__What needs to be done__.
Write out all the material exactly. Leave nothing out.
# START OF Dataset section
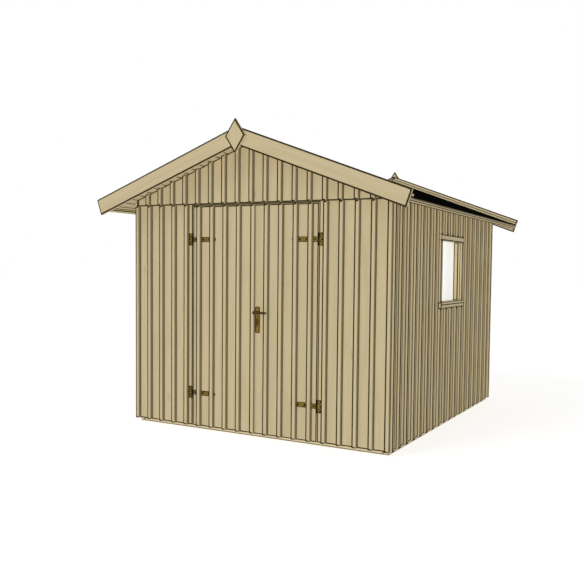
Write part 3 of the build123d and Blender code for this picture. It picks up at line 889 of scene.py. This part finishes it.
# %% [markdown]
# ## Ends of the levers
#
# Each lever starts in a round boss over its neck and ends in a small tapered tip. Both are turned
# shapes, so a profile of radii along the lever's axis is enough: the rings of points are joined by
# quads and closed at both ends.


# %% Turned ends of the levers
def turned(profile, start, direction, sides=20):
    """A turned solid; the profile lists pairs of distance along the axis and radius."""
    shape = bmesh.new()
    turn_to = Vector((0, 0, 1)).rotation_difference(Vector(direction)).to_matrix()
    rings = []
    for along, radius in profile:
        angles = [step * math.tau / sides for step in range(sides)]
        spots = [Vector((radius * math.cos(angle), radius * math.sin(angle), along))
                 for angle in angles]
        rings.append([shape.verts.new(Vector(start) + turn_to @ spot) for spot in spots])
    for near, far in zip(rings, rings[1:]):
        for step in range(sides):
            after = (step + 1) % sides
            shape.faces.new((near[step], near[after], far[after], far[step]))
    shape.faces.new(tuple(reversed(rings[0])))
    shape.faces.new(tuple(rings[-1]))
    return shape


TIP_PROFILE = ((0.0, 0.0088), (0.006, 0.0096), (0.014, 0.0088), (0.020, 0.0064), (0.023, 0.0030))
BOSS_PROFILE = ((0.0, 0.0050), (0.002, 0.0105), (0.006, 0.0135), (0.013, 0.0135), (0.017, 0.0100),
                (0.019, 0.0050))
LEVER_RADIUS = 0.009
BOSS_INSET = 0.003
lever_low, lever_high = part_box("lever_handle")
lever_place = next(joint["pos_m"] for joint in frame["joints"] if joint["name"] == "lever_turn")
lever_height = lever_place[2]
lever_ends = bpy.data.meshes.new("lever_ends")
combined = bmesh.new()
for lever_y in (lever_low.y + LEVER_RADIUS, lever_high.y - LEVER_RADIUS):
    tip_start = (lever_high.x - LEVER_RADIUS, lever_y, lever_height)
    boss_start = (lever_place[0] + BOSS_INSET, lever_y, lever_height)
    ends = ((TIP_PROFILE, tip_start, (1, 0, 0)), (BOSS_PROFILE, boss_start, (-1, 0, 0)))
    for profile, start, direction in ends:
        part = turned(profile, start, direction)
        part.to_mesh(lever_ends)
        part.free()
        combined.from_mesh(lever_ends)
combined.to_mesh(lever_ends)
combined.free()
lever_ends.materials.append(old_brass)
for polygon in lever_ends.polygons:
    polygon.use_smooth = True
link("lever_ends", lever_ends, "door_lever", "dark_brass")
print("lever ends:", len(lever_ends.polygons), "faces")

# %% [markdown]
# ## Keyhole cover
#
# The backplate is darker below the lever. A low oval cover over the keyhole is a likely reason, so
# one is turned from a flat profile and stretched upwards.

# %% Keyhole cover
COVER_STRETCH = 2.3
KEYHOLE_DROP = 0.078
COVER_PROFILE = ((0.0, 0.0135), (0.0012, 0.0135), (0.0020, 0.0110))
plate_front_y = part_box("handle_plates")[0].y
cover = turned(COVER_PROFILE, (0, 0, 0), (0, -1, 0))
bmesh.ops.scale(cover, vec=(1, 1, COVER_STRETCH), verts=cover.verts)
cover_place = (lever_place[0], plate_front_y, lever_height - KEYHOLE_DROP)
bmesh.ops.translate(cover, vec=cover_place, verts=cover.verts)
keyhole_cover = bpy.data.meshes.new("keyhole_cover")
cover.to_mesh(keyhole_cover)
cover.free()
keyhole_cover.materials.append(old_brass)
link("keyhole_cover", keyhole_cover, "right_door", "dark_brass")
print("keyhole cover:", len(keyhole_cover.polygons), "faces")

# %% [markdown]
# ## Floor and background
#
# The shed stands on a plain pale floor in front of white. The floor takes the shed's shadow from
# the lamps, and a little white is added only where the camera or a reflection looks at it, so that
# it melts into the background.

# %% Floor and world
ROOM = 60.0
FLOOR_COLOR = (0.80, 0.80, 0.80, 1)
FLOOR_GLOW = 0.62
SKY_LIGHT = 0.36

floor_mesh = bpy.data.meshes.new("studio_floor")
floor_corners = [(-ROOM, -ROOM, 0), (ROOM, -ROOM, 0), (ROOM, ROOM, 0), (-ROOM, ROOM, 0)]
floor_mesh.from_pydata(floor_corners, [], [(0, 1, 2, 3)])
studio_floor = bpy.data.objects.new("studio_floor", floor_mesh)
bpy.context.collection.objects.link(studio_floor)


def seen_directly(tree):
    """1 for rays from the camera, in a reflection or through glass; 0 for all other rays."""
    rays = add(tree, "ShaderNodeLightPath").outputs
    seen = arithmetic(tree, "MAXIMUM", rays["Is Camera Ray"], rays["Is Glossy Ray"])
    return arithmetic(tree, "MAXIMUM", seen, rays["Is Transmission Ray"])


pale, tree, shader = principled("pale_floor", Roughness=1.0, Specular_IOR_Level=0.0)
shader.inputs["Base Color"].default_value = FLOOR_COLOR
glow = add(tree, "ShaderNodeEmission")
join(tree, arithmetic(tree, "MULTIPLY", seen_directly(tree), FLOOR_GLOW), glow.inputs["Strength"])
both = add(tree, "ShaderNodeAddShader")
join(tree, shader.outputs[0], both.inputs[0])
join(tree, glow.outputs[0], both.inputs[1])
join(tree, both.outputs[0], tree.nodes["Material Output"].inputs["Surface"])
floor_mesh.materials.append(pale)

world = bpy.data.worlds.new("studio")
bpy.context.scene.world = world
world.use_nodes = True
tree = world.node_tree
sky = tree.nodes["Background"]
sky.inputs["Color"].default_value = (1, 1, 1, 1)
extra = arithmetic(tree, "MULTIPLY", seen_directly(tree), 1 - SKY_LIGHT)
join(tree, arithmetic(tree, "ADD", extra, SKY_LIGHT), sky.inputs["Strength"])
print("the sky lights the shed with", SKY_LIGHT, "and looks white where it is seen")

# %% [markdown]
# ## Light
#
# Only the key lamp, from the front left, casts a shadow. The others shine along one axis each
# without a shadow, so the brightness of each side of the shed can be set by itself. The white sky
# fills the rest evenly.

# %% Lamps
LAMP_SPREAD = math.radians(35)
LAMPS = {
    "key": ((0.55, 0.75, -0.62), 0.55, True),
    "front_fill": ((0.0, 1.0, 0.0), 1.65, False),
    "right_fill": ((-1.0, 0.0, 0.0), 0.97, False),
    "left_fill": ((1.0, 0.0, 0.0), 0.95, False),
    "back_fill": ((0.0, -1.0, 0.0), 0.95, False),
    "floor_bounce": ((0.0, 0.0, 1.0), 1.25, False),
}
for name, (direction, energy, shadow) in LAMPS.items():
    sun_data = bpy.data.lights.new(name, "SUN")
    sun_data.energy = energy
    sun_data.angle = LAMP_SPREAD
    sun_data.use_shadow = shadow
    sun = bpy.data.objects.new(name, sun_data)
    sun.rotation_euler = Vector(direction).to_track_quat("-Z", "Y").to_euler()
    bpy.context.collection.objects.link(sun)
print("lamps:", list(LAMPS))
# END OF Dataset section
__Output below__.
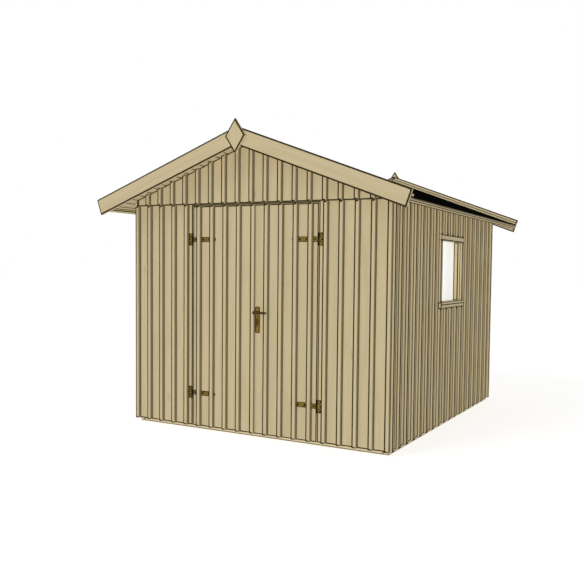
Write part 3 of the build123d and Blender code for this picture. It picks up at line 889 of scene.py. This part finishes it.
# %% [markdown]
# ## Ends of the levers
#
# Each lever starts in a round boss over its neck and ends in a small tapered tip. Both are turned
# shapes, so a profile of radii along the lever's axis is enough: the rings of points are joined by
# quads and closed at both ends.


# %% Turned ends of the levers
def turned(profile, start, direction, sides=20):
    """A turned solid; the profile lists pairs of distance along the axis and radius."""
    shape = bmesh.new()
    turn_to = Vector((0, 0, 1)).rotation_difference(Vector(direction)).to_matrix()
    rings = []
    for along, radius in profile:
        angles = [step * math.tau / sides for step in range(sides)]
        spots = [Vector((radius * math.cos(angle), radius * math.sin(angle), along))
                 for angle in angles]
        rings.append([shape.verts.new(Vector(start) + turn_to @ spot) for spot in spots])
    for near, far in zip(rings, rings[1:]):
        for step in range(sides):
            after = (step + 1) % sides
            shape.faces.new((near[step], near[after], far[after], far[step]))
    shape.faces.new(tuple(reversed(rings[0])))
    shape.faces.new(tuple(rings[-1]))
    return shape


TIP_PROFILE = ((0.0, 0.0088), (0.006, 0.0096), (0.014, 0.0088), (0.020, 0.0064), (0.023, 0.0030))
BOSS_PROFILE = ((0.0, 0.0050), (0.002, 0.0105), (0.006, 0.0135), (0.013, 0.0135), (0.017, 0.0100),
                (0.019, 0.0050))
LEVER_RADIUS = 0.009
BOSS_INSET = 0.003
lever_low, lever_high = part_box("lever_handle")
lever_place = next(joint["pos_m"] for joint in frame["joints"] if joint["name"] == "lever_turn")
lever_height = lever_place[2]
lever_ends = bpy.data.meshes.new("lever_ends")
combined = bmesh.new()
for lever_y in (lever_low.y + LEVER_RADIUS, lever_high.y - LEVER_RADIUS):
    tip_start = (lever_high.x - LEVER_RADIUS, lever_y, lever_height)
    boss_start = (lever_place[0] + BOSS_INSET, lever_y, lever_height)
    ends = ((TIP_PROFILE, tip_start, (1, 0, 0)), (BOSS_PROFILE, boss_start, (-1, 0, 0)))
    for profile, start, direction in ends:
        part = turned(profile, start, direction)
        part.to_mesh(lever_ends)
        part.free()
        combined.from_mesh(lever_ends)
combined.to_mesh(lever_ends)
combined.free()
lever_ends.materials.append(old_brass)
for polygon in lever_ends.polygons:
    polygon.use_smooth = True
link("lever_ends", lever_ends, "door_lever", "dark_brass")
print("lever ends:", len(lever_ends.polygons), "faces")

# %% [markdown]
# ## Keyhole cover
#
# The backplate is darker below the lever. A low oval cover over the keyhole is a likely reason, so
# one is turned from a flat profile and stretched upwards.

# %% Keyhole cover
COVER_STRETCH = 2.3
KEYHOLE_DROP = 0.078
COVER_PROFILE = ((0.0, 0.0135), (0.0012, 0.0135), (0.0020, 0.0110))
plate_front_y = part_box("handle_plates")[0].y
cover = turned(COVER_PROFILE, (0, 0, 0), (0, -1, 0))
bmesh.ops.scale(cover, vec=(1, 1, COVER_STRETCH), verts=cover.verts)
cover_place = (lever_place[0], plate_front_y, lever_height - KEYHOLE_DROP)
bmesh.ops.translate(cover, vec=cover_place, verts=cover.verts)
keyhole_cover = bpy.data.meshes.new("keyhole_cover")
cover.to_mesh(keyhole_cover)
cover.free()
keyhole_cover.materials.append(old_brass)
link("keyhole_cover", keyhole_cover, "right_door", "dark_brass")
print("keyhole cover:", len(keyhole_cover.polygons), "faces")

# %% [markdown]
# ## Floor and background
#
# The shed stands on a plain pale floor in front of white. The floor takes the shed's shadow from
# the lamps, and a little white is added only where the camera or a reflection looks at it, so that
# it melts into the background.

# %% Floor and world
ROOM = 60.0
FLOOR_COLOR = (0.80, 0.80, 0.80, 1)
FLOOR_GLOW = 0.62
SKY_LIGHT = 0.36

floor_mesh = bpy.data.meshes.new("studio_floor")
floor_corners = [(-ROOM, -ROOM, 0), (ROOM, -ROOM, 0), (ROOM, ROOM, 0), (-ROOM, ROOM, 0)]
floor_mesh.from_pydata(floor_corners, [], [(0, 1, 2, 3)])
studio_floor = bpy.data.objects.new("studio_floor", floor_mesh)
bpy.context.collection.objects.link(studio_floor)


def seen_directly(tree):
    """1 for rays from the camera, in a reflection or through glass; 0 for all other rays."""
    rays = add(tree, "ShaderNodeLightPath").outputs
    seen = arithmetic(tree, "MAXIMUM", rays["Is Camera Ray"], rays["Is Glossy Ray"])
    return arithmetic(tree, "MAXIMUM", seen, rays["Is Transmission Ray"])


pale, tree, shader = principled("pale_floor", Roughness=1.0, Specular_IOR_Level=0.0)
shader.inputs["Base Color"].default_value = FLOOR_COLOR
glow = add(tree, "ShaderNodeEmission")
join(tree, arithmetic(tree, "MULTIPLY", seen_directly(tree), FLOOR_GLOW), glow.inputs["Strength"])
both = add(tree, "ShaderNodeAddShader")
join(tree, shader.outputs[0], both.inputs[0])
join(tree, glow.outputs[0], both.inputs[1])
join(tree, both.outputs[0], tree.nodes["Material Output"].inputs["Surface"])
floor_mesh.materials.append(pale)

world = bpy.data.worlds.new("studio")
bpy.context.scene.world = world
world.use_nodes = True
tree = world.node_tree
sky = tree.nodes["Background"]
sky.inputs["Color"].default_value = (1, 1, 1, 1)
extra = arithmetic(tree, "MULTIPLY", seen_directly(tree), 1 - SKY_LIGHT)
join(tree, arithmetic(tree, "ADD", extra, SKY_LIGHT), sky.inputs["Strength"])
print("the sky lights the shed with", SKY_LIGHT, "and looks white where it is seen")

# %% [markdown]
# ## Light
#
# Only the key lamp, from the front left, casts a shadow. The others shine along one axis each
# without a shadow, so the brightness of each side of the shed can be set by itself. The white sky
# fills the rest evenly.

# %% Lamps
LAMP_SPREAD = math.radians(35)
LAMPS = {
    "key": ((0.55, 0.75, -0.62), 0.55, True),
    "front_fill": ((0.0, 1.0, 0.0), 1.65, False),
    "right_fill": ((-1.0, 0.0, 0.0), 0.97, False),
    "left_fill": ((1.0, 0.0, 0.0), 0.95, False),
    "back_fill": ((0.0, -1.0, 0.0), 0.95, False),
    "floor_bounce": ((0.0, 0.0, 1.0), 1.25, False),
}
for name, (direction, energy, shadow) in LAMPS.items():
    sun_data = bpy.data.lights.new(name, "SUN")
    sun_data.energy = energy
    sun_data.angle = LAMP_SPREAD
    sun_data.use_shadow = shadow
    sun = bpy.data.objects.new(name, sun_data)
    sun.rotation_euler = Vector(direction).to_track_quat("-Z", "Y").to_euler()
    bpy.context.collection.objects.link(sun)
print("lamps:", list(LAMPS))